Après le traité de paix de Karlowitz (1699) le sort de l'Empire
ottoman semblait d'ores et déjà décidé en Europe centrale. Le succès
de la guerre de reconquête de la Hongrie sur les Turcs montrait bien les
faiblesses de «l'homme malade» face à l'Empire des Habsbourg.
Au XVIIIe siècle, une autre puissance commence à revendiquer
des territoires au détriment de l'Empire ottoman : la Russie. Malgré
l'échec de la première tentative avorté de Pierre le Grand en Moldavie,
la Russie ne renonce pas à son grand projet de conquête des régions
majoritairement orthodoxes des Balkans ni à son but ultime : la prise
de Constantinople. La première occasion de coopération militaire
austro-russe a lieu pendant la guerre de 1736-1739. Néanmoins, les
victoires attendues n'arrivent pas et les campagnes impériales tournent
rapidement en défaites. La surprise est grande et la guerre-éclair se
transforme en guerre d'usure plus difficile et plus coûteuse que l'on
avait prévue... Les réformes militaires de l'armée ottomane, en partie
menées par le fameux Bonneval pacha, et les manoeuvres habiles de la
diplomatie française favorisent une conclusion de conflit avantageuse
aux armes turques par la prise de Belgrade et le traité de paix en cette
ville.
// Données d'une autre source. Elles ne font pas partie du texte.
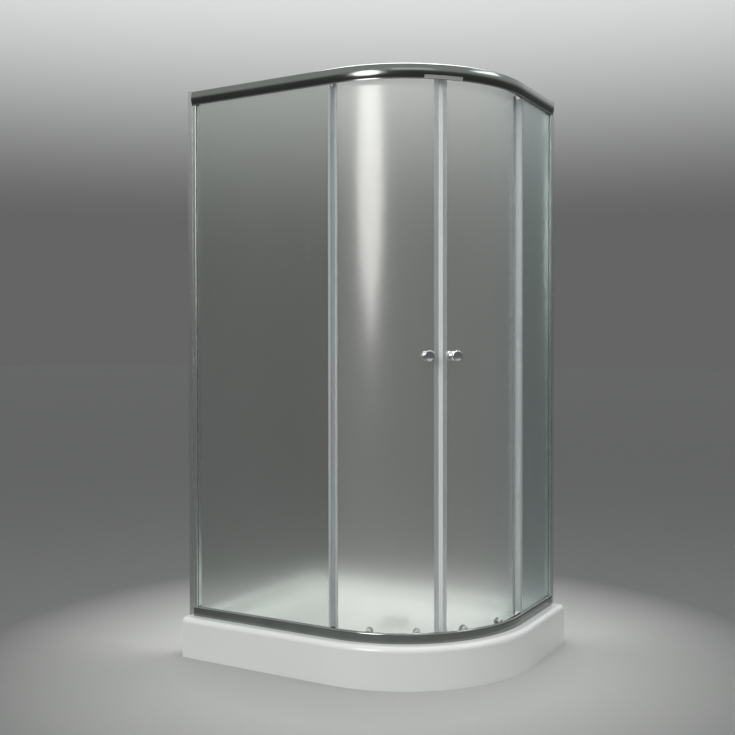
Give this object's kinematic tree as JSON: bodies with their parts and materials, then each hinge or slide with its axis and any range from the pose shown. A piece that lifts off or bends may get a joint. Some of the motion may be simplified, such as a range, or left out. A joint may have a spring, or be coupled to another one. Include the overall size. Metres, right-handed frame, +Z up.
{
  "type": "quadrant shower enclosure",
  "caption": "Offset quadrant shower enclosure with satin glass, curved double sliding doors on rollers, bright rails and wall profiles, and a low white tray with waste.",
  "frame": {"origin": "on the floor, under the centre of the tray's plan box", "axes": "+Z up, +X along the long side with the left wall at -X, +Y towards the rear wall, rounded corner towards +X and -Y"},
  "size_m": [1.2, 0.9, 2.15],
  "materials": {
    "tray_acrylic": "polished white acrylic",
    "board_wood": "raw chipboard",
    "foot_plastic": "moulded",
    "zinc_steel": "zinc plated",
    "stainless_steel": "machined",
    "waste_plastic": "moulded",
    "chrome": "polished chrome plate",
    "polished_aluminium": "polished and anodised",
    "bright_aluminium": "bright anodised",
    "satin_glass": "satin, toughened",
    "clear_seal": "translucent soft vinyl",
    "magnet": "magnetic rubber strip",
    "rubber": "soft black rubber",
    "block_plastic": "moulded grey nylon",
    "roller_nylon": "moulded nylon"
  },
  "bodies": {
    "root": {"tray_shell": "tray_acrylic", "tray_board": "board_wood", "foot_sockets": "foot_plastic", "foot_studs": "zinc_steel", "foot_nuts": "zinc_steel", "foot_pads": "foot_plastic", "waste_flange": "chrome", "waste_seal": "rubber", "waste_body": "waste_plastic", "waste_outlet_nut": "waste_plastic", "trap_cup": "waste_plastic", "bottom_rail": "polished_aluminium", "top_rail": "polished_aluminium", "corner_blocks": "block_plastic", "corner_screws": "stainless_steel", "profile_caps": "block_plastic", "post_screws": "stainless_steel", "seal_plugs": "rubber", "door_stops": "rubber", "wall_profile_left": "bright_aluminium", "side_post_left": "bright_aluminium", "fixed_glass_left": "satin_glass", "glazing_gasket_left": "rubber", "fixed_seal_left": "clear_seal", "wall_profile_right": "bright_aluminium", "side_post_right": "bright_aluminium", "fixed_glass_right": "satin_glass", "glazing_gasket_right": "rubber", "fixed_seal_right": "clear_seal"},
    "waste_cover": {"waste_cover": "chrome"},
    "door_left": {"door_glass_left": "satin_glass", "magnet_seal_left": "clear_seal", "magnet_strip_left": "magnet", "rear_seal_left": "clear_seal", "roller_stems_top_left": "stainless_steel", "roller_stems_bottom_left": "stainless_steel", "roller_caps_left": "chrome", "knob_outer_left": "chrome", "knob_inner_left": "chrome", "knob_washers_left": "clear_seal"},
    "wheel_top_rear_left": {"wheel_top_rear_left": "roller_nylon"},
    "wheel_top_front_left": {"wheel_top_front_left": "roller_nylon"},
    "wheel_bottom_rear_left": {"wheel_bottom_rear_left": "roller_nylon"},
    "wheel_bottom_front_left": {"wheel_bottom_front_left": "roller_nylon"},
    "door_right": {"door_glass_right": "satin_glass", "magnet_seal_right": "clear_seal", "magnet_strip_right": "magnet", "rear_seal_right": "clear_seal", "roller_stems_top_right": "stainless_steel", "roller_stems_bottom_right": "stainless_steel", "roller_caps_right": "chrome", "knob_outer_right": "chrome", "knob_inner_right": "chrome", "knob_washers_right": "clear_seal"},
    "wheel_top_rear_right": {"wheel_top_rear_right": "roller_nylon"},
    "wheel_top_front_right": {"wheel_top_front_right": "roller_nylon"},
    "wheel_bottom_rear_right": {"wheel_bottom_rear_right": "roller_nylon"},
    "wheel_bottom_front_right": {"wheel_bottom_front_right": "roller_nylon"}
  },
  "joints": [
    {"name": "waste_cover_lift", "type": "slide", "parent": "root", "child": "waste_cover", "axis": [0, 0, 1], "range_m": [0, 0.04]},
    {"name": "door_left_slide", "type": "hinge", "parent": "root", "child": "door_left", "pos_m": [0.05, 0.1, 1.15], "axis": [0, 0, -1], "range_deg": [0, 25]},
    {"name": "wheel_top_rear_left_spin", "type": "hinge", "parent": "door_left", "child": "wheel_top_rear_left", "pos_m": [0.17017, -0.37143, 2.1253], "axis": [0.247, -0.969, 0], "continuous": true},
    {"name": "wheel_top_front_left_spin", "type": "hinge", "parent": "door_left", "child": "wheel_top_front_left", "pos_m": [0.32556, -0.30094, 2.1253], "axis": [0.5664, -0.8241, 0], "continuous": true},
    {"name": "wheel_bottom_rear_left_spin", "type": "hinge", "parent": "door_left", "child": "wheel_bottom_rear_left", "pos_m": [0.17017, -0.37143, 0.1833], "axis": [0.247, -0.969, 0], "continuous": true},
    {"name": "wheel_bottom_front_left_spin", "type": "hinge", "parent": "door_left", "child": "wheel_bottom_front_left", "pos_m": [0.32556, -0.30094, 0.1833], "axis": [0.5664, -0.8241, 0], "continuous": true},
    {"name": "door_right_slide", "type": "hinge", "parent": "root", "child": "door_right", "pos_m": [0.05, 0.1, 1.15], "axis": [0, 0, 1], "range_deg": [0, 25]},
    {"name": "wheel_top_rear_right_spin", "type": "hinge", "parent": "door_right", "child": "wheel_top_rear_right", "pos_m": [0.52143, -0.02016, 2.1253], "axis": [0.969, -0.247, 0], "continuous": true},
    {"name": "wheel_top_front_right_spin", "type": "hinge", "parent": "door_right", "child": "wheel_top_front_right", "pos_m": [0.45094, -0.17556, 2.1253], "axis": [0.8241, -0.5664, 0], "continuous": true},
    {"name": "wheel_bottom_rear_right_spin", "type": "hinge", "parent": "door_right", "child": "wheel_bottom_rear_right", "pos_m": [0.52143, -0.02016, 0.1833], "axis": [0.969, -0.247, 0], "continuous": true},
    {"name": "wheel_bottom_front_right_spin", "type": "hinge", "parent": "door_right", "child": "wheel_bottom_front_right", "pos_m": [0.45094, -0.17556, 0.1833], "axis": [0.8241, -0.5664, 0], "continuous": true}
  ],
  "couplings": [
    {"joint": "wheel_top_rear_left_spin", "follows": "door_left_slide", "ratio": 44.227},
    {"joint": "wheel_top_front_left_spin", "follows": "door_left_slide", "ratio": 44.227},
    {"joint": "wheel_bottom_rear_left_spin", "follows": "door_left_slide", "ratio": 44.227},
    {"joint": "wheel_bottom_front_left_spin", "follows": "door_left_slide", "ratio": 44.227},
    {"joint": "wheel_top_rear_right_spin", "follows": "door_right_slide", "ratio": -44.227},
    {"joint": "wheel_top_front_right_spin", "follows": "door_right_slide", "ratio": -44.227},
    {"joint": "wheel_bottom_rear_right_spin", "follows": "door_right_slide", "ratio": -44.227},
    {"joint": "wheel_bottom_front_right_spin", "follows": "door_right_slide", "ratio": -44.227}
  ]
}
Les conséquences de cette guerre ne se limitent pas sur les champs
d'opérations militaires des Balkans, mais elles se sentiront bientôt en
Europe durant les guerres de Succession d'Autriche où les faiblesses de
la Maison d'Autriche seront bien exploitées par ses ennemis.
L'histoire de cette guerre peu connue en France nous éclaire sur les
causes militaires, sociales et politiques du renforcement de l'Empire ottoman
tout en plaçant les événements de la guerre dans un contexte européen plus
large et en manifestant le rôle éminent en Europe centrale de la France qui,
par l'abaissement de l'Autriche, a favorisé l'ascension de la Prusse.